"Wait until you get into the real world," said our parents. "School is the easy part, wait until you get a job and pay bills, then you'll know what hard work looks like" played on repeat.
Unless you were in a home where your parents had enough time to teach you how to prepare for this "real world" you probably left school without any life skills, like me.
School curriculum gives you a variety of options to explore different pathways from cooking, media, culture, arts and your favourites English and math. The options you can go through make it seem that school is preparing you the best it can for the "real world" and support you deciding which career you may want to pursue in your adulthood.
Wouldn't school be much more effective if you were taught basic life skills and tools to enable you to live an independent adulthood life? Imagine if everyone was taught how to change their flat tyre, imagine how something as small as that could save someone the major bucks to have someone do it for them.

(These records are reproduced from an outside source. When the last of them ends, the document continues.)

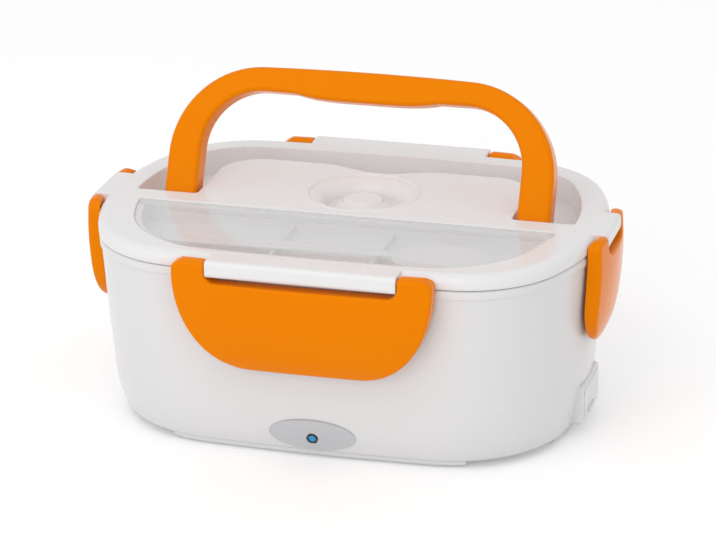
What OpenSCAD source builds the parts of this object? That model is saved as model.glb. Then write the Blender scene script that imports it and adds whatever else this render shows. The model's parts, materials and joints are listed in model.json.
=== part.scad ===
// Electric lunch box: a heated base with a lift-out food tray and side bowl, and a
// lid that is held by four hinged latches. The lid carries a folding handle, a
// steam vent plug and a spoon compartment with a clear swinging cover.
// Millimetres, +Z up. X runs along the box, -Y is the front, and the origin is on
// the surface that the feet stand on, below the middle of the box.

/* [Overall outline] */
// Length of the lid over its skirt
lid_len = 225; // [215:1:240]
// Depth of the lid over its skirt
lid_dep = 160; // [154:1:176]
// Radius of the four plan corners
corner_r = 47; // [42:1:54]
// Radius of the gently bowed front and back sides
front_arc_r = 880; // [700:20:1400]
// Radius of the bowed ends
side_arc_r = 121; // [115:1:160]

/* [Base unit] */
// Height of the body's top rim above the table
rim_z = 87; // [82:1:100]
// Height of the body's lower edge above the table
body_foot_z = 3.5; // [3:0.1:5]
// Wall of the outer body
body_wall = 2.2; // [1.6:0.1:2.6]
// Height of the flange round the body's rim
flange_h = 3.7; // [3:0.1:5]
// Draft of the ends, in mm per mm of height
draft_x = 0.075; // [0.04:0.005:0.1]
// Draft of the front and back, in mm per mm of height
draft_y = 0.11; // [0.06:0.005:0.13]
// Height of the rounding along the body's lower edge
belly_h = 18.5; // [12:0.5:24]
// How far that rounding draws the edge in
belly_in = 6; // [3:0.5:8]
// Thickness of the base cover's floor
base_floor = 2.2; // [1.6:0.1:3]
// How far the rubber feet stand out below the base cover
foot_h = 1; // [0.6:0.1:2]
// Diameter of a rubber foot
foot_d = 14; // [10:0.5:18]

/* [Heated pan] */
// Height of the pan's floor above the table
pan_floor_z = 33; // [31:0.5:38]
// Wall of the pan
pan_wall = 1.2; // [1:0.1:1.5]
// Length of the heating plate
plate_len = 136; // [110:1:150]
// Depth of the heating plate
plate_dep = 78; // [60:1:84]
// Length of the heater block under the plate
heater_len = 50; // [40:1:60]
// Depth of the heater block
heater_dep = 30; // [24:1:36]
// Thickness of the heater block
heater_h = 5; // [4:0.5:6]
// Diameter of the thermostat
thermostat_d = 16; // [14:0.5:18]

/* [Food tray and bowl] */
// Wall of the food tray
tray_wall = 1.4; // [1.2:0.1:1.8]
// Depth of the small bowl
bowl_depth = 30; // [24:1:34]
// Length of the small bowl along the box
bowl_len = 66; // [56:1:74]
// Wall of the small bowl
bowl_wall = 1.2; // [1:0.1:1.6]

/* [Lid] */
// Height of the lid above the body's rim
lid_rise = 7; // [6.5:0.1:8]
// Thickness of the lid's top
lid_wall = 2.3; // [2:0.1:2.3]
// Width of the rim between the lid's edge and the handle channel
rim_w = 12.5; // [12:0.1:13.5]
// Y of the channel's front wall, behind the bar
bar_back_y = -3.7; // [-4:0.1:-3]
// Gap between a handle leg and the raised island
leg_gap = 1.5; // [1:0.1:2.5]
// Y of the island's back edge
island_back_y = 49; // [45:0.5:50]
// Y of the middle of the steam vent
vent_y = 14.75; // [12:0.25:15]
// Radius of the vent's dish
vent_r = 24.7; // [20:0.1:25]
// Radius of the vent plug
plug_r = 9.2; // [8:0.1:10]
// Travel of the vent plug
plug_travel = 5; // [3:0.5:6]

/* [Spoon compartment] */
// Half of the clear cover's recess along the box
cover_half = 95.7; // [90:0.1:97]
// Y of the recess's straight back edge
cover_back_y = -15; // [-16:0.1:-14]
// Y of the recess's front edge at the middle
cover_front_y = -72; // [-73:0.1:-68]
// Thickness of the clear cover
cover_t = 1.2; // [1:0.1:1.3]
// Height of the compartment's floor below the lid's top
spoon_drop = 9.4; // [8:0.1:10.5]
// Length of the spoon
spoon_len = 150; // [130:1:156]

/* [Handle] */
// Height of the handle's pivot below the lid's top
pivot_drop = 6.5; // [6.4:0.1:7]
// Thickness of the handle, front to back when it stands up
handle_t = 12; // [10:0.1:12]
// Width across the handle's legs
handle_w = 176.6; // [172:0.2:178]
// Height of the handle's top above the pivot
handle_h = 62.4; // [58:0.2:63]
// Width of a handle leg
leg_w = 14.8; // [13:0.1:15]
// Width of the grip
grip_w = 10.9; // [10:0.1:12]
// Outer radius of the handle's shoulders
shoulder_r = 42; // [36:1:44]
// Lean of the handle at rest, back from upright
handle_lean = 25; // [0:1:60]
// Diameter of a handle pivot pin
pivot_d = 5; // [4:0.1:6]

/* [Latches] */
// Half width of the long front and back latches
long_latch_half = 57; // [52:0.5:60]
// Half width of the notch between the long latches' ears
long_notch_half = 42; // [38:0.5:44]
// Half width of the short end latches
short_latch_half = 25.5; // [24:0.5:27]
// Half width of the notch between the short latches' ears
short_notch_half = 14.5; // [12:0.5:15.5]
// How far a latch reaches down below the lid's top
latch_drop = 48; // [42:0.5:52]
// Thickness of a latch's face
latch_wall = 2.4; // [2:0.1:2.6]
// Radius of a latch's ear round its pivot
ear_r = 3.6; // [3.2:0.1:3.6]
// Radius of the lid's bar between the ears
hinge_bar_r = 2.8; // [2.6:0.1:3]
// Radius of a latch's pivot stub
stub_r = 1.5; // [1.2:0.1:1.6]

/* [Power parts] */
// Width of the power inlet's hood
hood_w = 34; // [30:1:38]
// Height of the hood's top above the table
hood_top_z = 23.5; // [22:0.5:26]
// Length of the lamp panel
panel_len = 39; // [32:1:44]
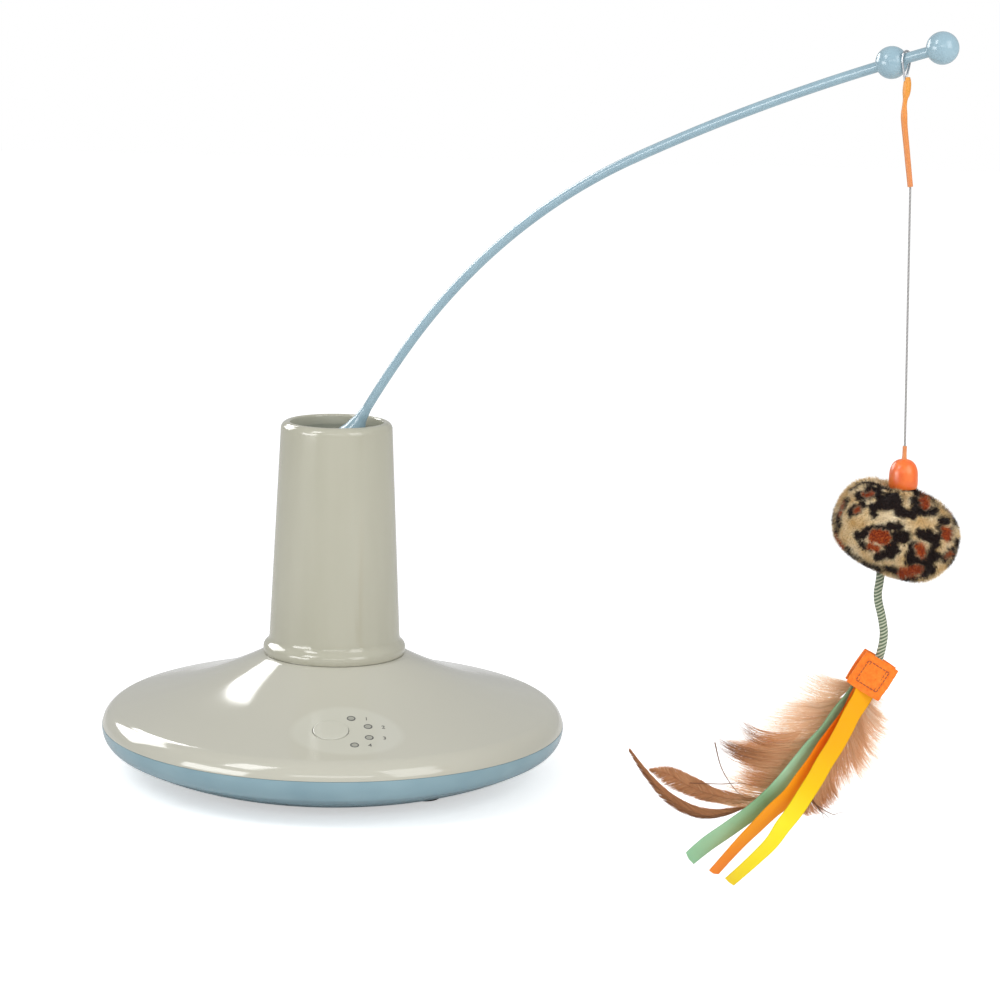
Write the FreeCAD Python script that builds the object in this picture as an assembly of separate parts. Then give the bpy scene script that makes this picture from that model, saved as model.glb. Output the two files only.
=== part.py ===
# Motorised wand toy for cats: a round base with a tower, a turning wand and a hanging lure.
# Millimetres, +Z up. The origin is the turning axis at floor level, -Y is the control side.
import FreeCAD, Part
import math
import os
from FreeCAD import Vector as V

# Base
BASE_R = 127.0
WALL = 2.5
SEAM_Z = 28.5
RIM_Z = 27.1
TOP_RIM_R = 11.5
SHOULDER_R = 95.0
SHOULDER_DEG = 15.1
SADDLE_R = 250.0
COLLAR_R = 39.1
COLLAR_HOLE_R = 33.0
BOWL_RIM_R = 12.0
BOWL_DEG = 28.0
BOWL_R = 150.0
BOTTOM_Z = 2.0
LIP_H = 2.6
LIP_T = 1.6
LIP_ROOT = 4.0
LIP_CLEAR = 0.5
FIT = 0.3

# Turned walls are drawn as a few flat gores, which keeps the model light
SHELL_SIDES = 48
TOWER_SIDES = 36
SMALL_SIDES = 24
RIM_FLATS = 4
WIDE_FLATS = 3
INNER_FLATS = 2

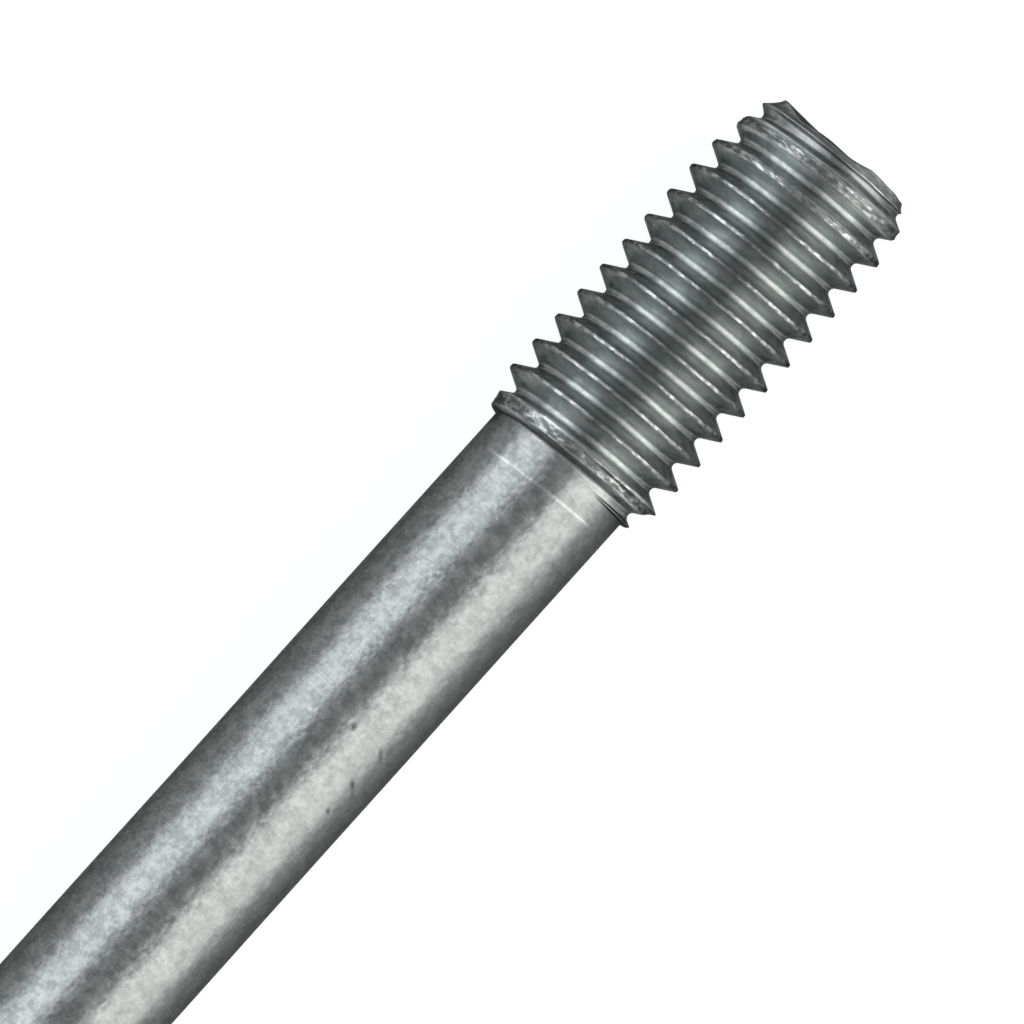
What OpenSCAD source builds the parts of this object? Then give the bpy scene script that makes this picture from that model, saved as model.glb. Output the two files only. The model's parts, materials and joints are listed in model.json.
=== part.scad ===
// Cylinder stud: one turned bar with a rolled thread at each end and a slimmer plain shank between.
// It lies along X with the nut end at +X, and rests on the crests of its two threads at z = 0.

/* [Stud] */
// Length from end face to end face
overall_len = 125; // [60:1:240]
// Diameter of the plain shank between the threads
shank_d = 6.22; // [5:0.02:6.9]

/* [Thread] */
// Outside diameter over the thread crests
crest_d = 7.76; // [7.4:0.02:8.2]
// Distance from one crest to the next
pitch = 1.25; // [1:0.05:1.5]
// Number of flat steps in one turn of the thread
turn_steps = 24; // [16:4:28]

/* [Nut end] */
// Length of the nut thread, from its end face to the shoulder's flat face
nut_thread_len = 15.8; // [8:0.05:24]
// Direction in which the nut thread's crest reaches the end face, round the axis from straight up
nut_start_angle = 326; // [0:1:359]

/* [Case end] */
// Length of the case thread, from its end face to the shoulder's flat face
case_thread_len = 18; // [8:0.05:24]
// Direction in which the case thread's crest reaches the end face, round the axis from straight up
case_start_angle = 60; // [0:1:359]

/* [Lead-in] */
// How far the edge of each end face lies below the full crests, on the radius
face_drop = 0.93; // [0.85:0.01:1.6]
// Length of the steep chamfer at each end face
chamfer_len = 0.5; // [0.3:0.05:0.8]
// How far the end of the steep chamfer lies below the full crests
chamfer_drop = 0.48; // [0.35:0.01:0.6]
// Distance from each end face to the middle of the blunt first crests
blunt_len = 1.2; // [0.9:0.05:1.6]
// How far the blunt first crests lie below the full crests there
blunt_drop = 0.2; // [0.1:0.01:0.3]
// Distance from each end face at which the lead-in ends
lead_in_len = 3.2; // [1.8:0.05:5]

/* [Shoulder] */
// Length over which the last crest sinks to the land
fade_len = 0.5; // [0.1:0.05:0.8]
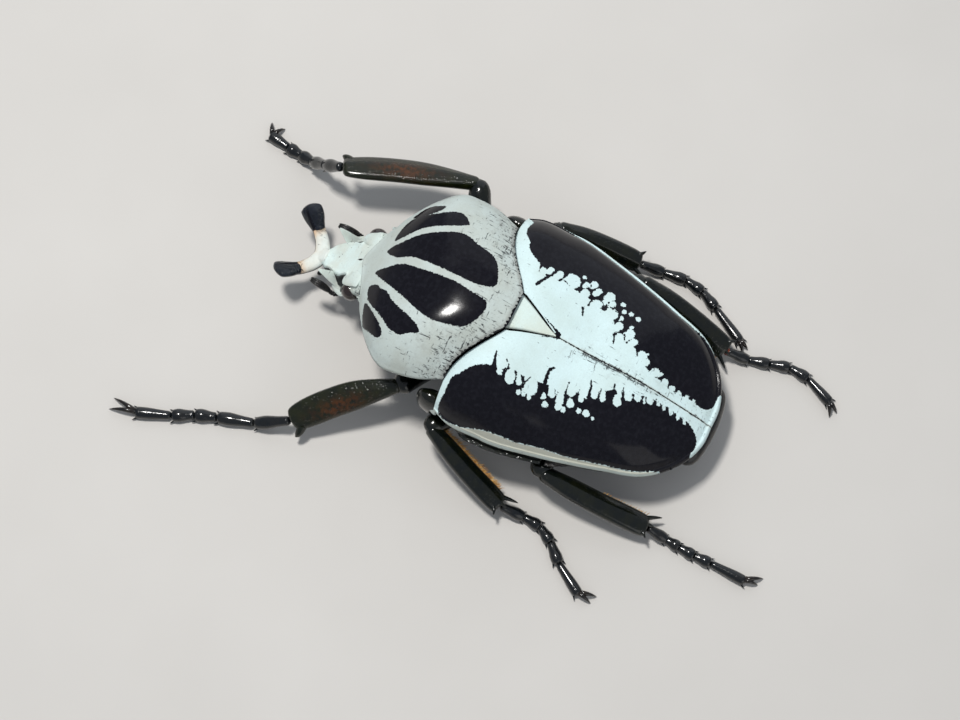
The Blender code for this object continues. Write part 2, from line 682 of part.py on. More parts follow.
def make_claw(root, heading, length, finish, carrier):
    """A hook that leaves the foot at a heading, in degrees from straight ahead, and bends down to the floor."""
    turn = math.radians(heading)
    forwards = Vector((math.sin(turn), -math.cos(turn), 0))
    path, girths = [], []
    for share, rise, girth in ((0, 0, 0.62), (0.3, 0.15, 0.6), (0.6, 0.0, 0.5), (0.85, -0.4, 0.34), (1, -0.85, 0.12)):
        path.append(root + forwards * length * share + Vector((0, 0, rise)))
        girths.append(girth)
    return mesh_object("claw", *skin(limb_rings(path, girths, girths, 6, floor=0.0)), finish, carrier)


def stand_on_middle(carrier):
    """Moves the carrier so that the middle of the beetle's box is over the origin."""
    bpy.context.view_layer.update()
    corners = [piece.matrix_world @ v.co for piece in carrier.children for v in piece.data.vertices]
    lows = [min(c[i] for c in corners) for i in range(3)]
    highs = [max(c[i] for c in corners) for i in range(3)]
    carrier.location = (-(lows[0] + highs[0]) / 2, -(lows[1] + highs[1]) / 2, -lows[2])


def main():
    clear_scene()
    carrier = bpy.data.objects.new("goliath_beetle", None)
    bpy.context.scene.collection.objects.link(carrier)
    chalk = material("chalk_white_cuticle", (0.78, 0.86, 0.85), 0.55)
    velvet = material("black_cuticle", (0.012, 0.012, 0.018), 0.35)
    olive = material("olive_leg_cuticle", (0.02, 0.024, 0.014), 0.22)
    glass = material("eye_brown", (0.05, 0.02, 0.012), 0.12)
    make_pronotum(chalk, carrier)
    make_scutellum(chalk, carrier)
    make_thorax(olive, carrier)
    make_abdomen(olive, carrier)
    make_pygidium(velvet, carrier)
    make_head(chalk, carrier)
    make_horn(chalk, carrier)
    for word, side in (("left", 1), ("right", -1)):
        make_elytron("elytron_" + word, side, velvet, carrier)
        make_mesepimeron("mesepimeron_" + word, side, olive, carrier)
        make_ball("eye_" + word, EYE, EYE_RADIUS, side, glass, carrier)
        make_antenna("antenna_" + word, side, velvet, carrier)
    for word, leg in LEGS.items():
        sizes = LEG_SIZES[leg["pair"]]
        make_coxa("coxa_" + word, leg, olive, carrier)
        make_femur("femur_" + word, leg, sizes, olive, carrier)
        make_tibia("tibia_" + word, leg, sizes, olive, carrier)
        make_tarsus("tarsus_" + word, leg, sizes, velvet, carrier)
    stand_on_middle(carrier)


main()
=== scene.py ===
"""Looks of the goliath beetle: a life-size museum model of a large male, standing on a plain pale floor.

Sizes are millimetres in the beetle's own frame: the head faces -Y, its left side is +X, the midline is x = 0 and
the floor is z = 0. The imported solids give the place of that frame, and every mesh is made in metres.
"""

import math

import bpy
import numpy as np
from mathutils import Matrix, Vector


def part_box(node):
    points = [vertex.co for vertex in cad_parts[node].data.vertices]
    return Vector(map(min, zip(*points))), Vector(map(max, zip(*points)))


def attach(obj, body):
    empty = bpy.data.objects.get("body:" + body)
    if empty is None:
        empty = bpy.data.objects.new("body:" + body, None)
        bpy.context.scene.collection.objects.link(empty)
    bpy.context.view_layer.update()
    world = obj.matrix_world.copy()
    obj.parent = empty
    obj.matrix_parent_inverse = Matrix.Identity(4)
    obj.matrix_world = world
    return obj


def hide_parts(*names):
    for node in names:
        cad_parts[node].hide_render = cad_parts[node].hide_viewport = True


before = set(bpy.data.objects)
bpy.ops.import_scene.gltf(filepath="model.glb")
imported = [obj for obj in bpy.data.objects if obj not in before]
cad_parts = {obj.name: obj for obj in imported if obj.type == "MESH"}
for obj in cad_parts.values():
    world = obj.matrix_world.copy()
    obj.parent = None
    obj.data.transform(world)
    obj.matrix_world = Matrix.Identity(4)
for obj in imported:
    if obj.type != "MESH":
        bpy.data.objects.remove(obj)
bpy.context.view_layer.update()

MM = 0.001
PRONOTUM_FRONT = -26.4
PRONOTUM_REAR = 6.7
PRONOTUM_CORNER_REAR = -1.2
PRONOTUM_REAR_HALF = 18.7
PRONOTUM_BELLY = 7.6
PROTHORAX_END = -1.6
ELYTRA_FRONT = -1.0
ELYTRA_SHOULDER_HALF = 23.9
ELYTRA_HALF = 25.2
ELYTRA_WIDEST_Y = 10.0
ELYTRA_APEX = 53.9
ELYTRA_CORNER_HALF = 12.6
ELYTRON_THICKNESS = 0.9
SEAM_GAP = 0.12
SEAM_LEAN = 0.6
SEAM_LEAN_START = 7.0
SEAM_LEAN_END = 17.0
SCUTELLUM_HALF = 4.2
SCUTELLUM_FRONT = 7.3
SCUTELLUM_APEX = 16.8
BELLY = 7.2
THORAX_START = -0.6
THORAX_END = 25.0
ABDOMEN_END = 51.6
HEAD_REAR = -26.9
HEAD_FRONT = -40.2
EYE = Vector((6.7, -28.8, 16.4))
EYE_RADIUS = 2.15
FOOT_HEIGHT = 1.15
BELLY_TUFTS = 70
EYE_TUFTS = 5

low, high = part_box("pronotum")
SHIFT = np.array([(low.x + high.x) / 2 / MM, low.y / MM - PRONOTUM_FRONT, 0.0])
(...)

Imagine if we were taught how to budget, manage our time effectively, getting an IRD number, the little things that would enable us to be able to survive.
Reality of adulthood comes with bills, tax, insurance, mortgage/rent and more bills. Now this doesn't exclude any race or gender, this is adulthood, so every single person who steps into this chapter of their life should feel prepared for their next steps but actually, how can you be ready when it wasn't compulsory to learn this in the education system even though it's compulsory in life.